SpaceX CEO and chief rocket designer Elon Musk was joined by California Lt. Gov. Gavin Newsom, 30th Space Wing Commander Colonel Richard W. Boltz and Lompoc Mayor John Linn to break ground on a new launch site for the Falcon Heavy—Space Launch Complex 4 East at Vandenberg Air Force Base.
Falcon Heavy, along with SpaceX’s medium-lift Falcon 9, offers the next generation of launch capability to the US Air Force, NASA, and commercial satellite companies at revolutionary costs. With a launch site at Vandenberg and the world’s largest rocket, SpaceX will be ready to compete for the full range of US government business, provided competition is allowed. Currently, United Launch Alliance, a joint venture between Boeing and Lockheed, has a sole-source monopoly contract for Defense Department business.

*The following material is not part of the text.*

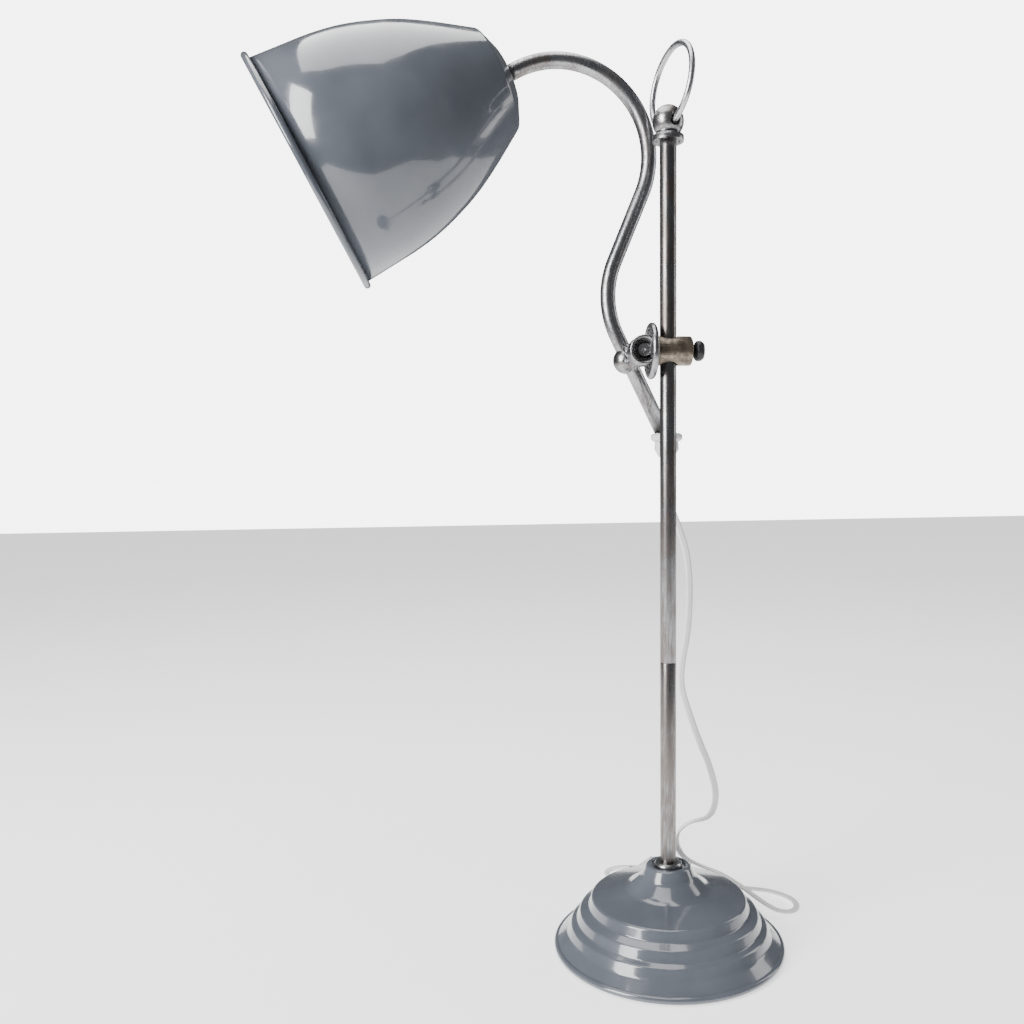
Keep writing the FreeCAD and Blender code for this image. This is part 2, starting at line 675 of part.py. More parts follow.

“These are difficult fiscal times for our federal government and the Falcon vehicles can save the Department of Defense almost $2 billion per year in launch costs, while increasing reliability and capability,” said Musk. “This presents a great opportunity for the DoD to avoid cancelling other programs and minimize reductions in personnel as budgets contract.”
Falcon Heavy is to arrive at Vandenberg by the end of 2012, and its inaugural flight will follow soon after. It will be the most powerful rocket in the world since the Saturn V, which launched the Apollo spacecraft to the moon. The SpaceX launch vehicle boasts 3.8 million pounds of thrust from its 27 engines—equivalent to fifteen 747s at full power.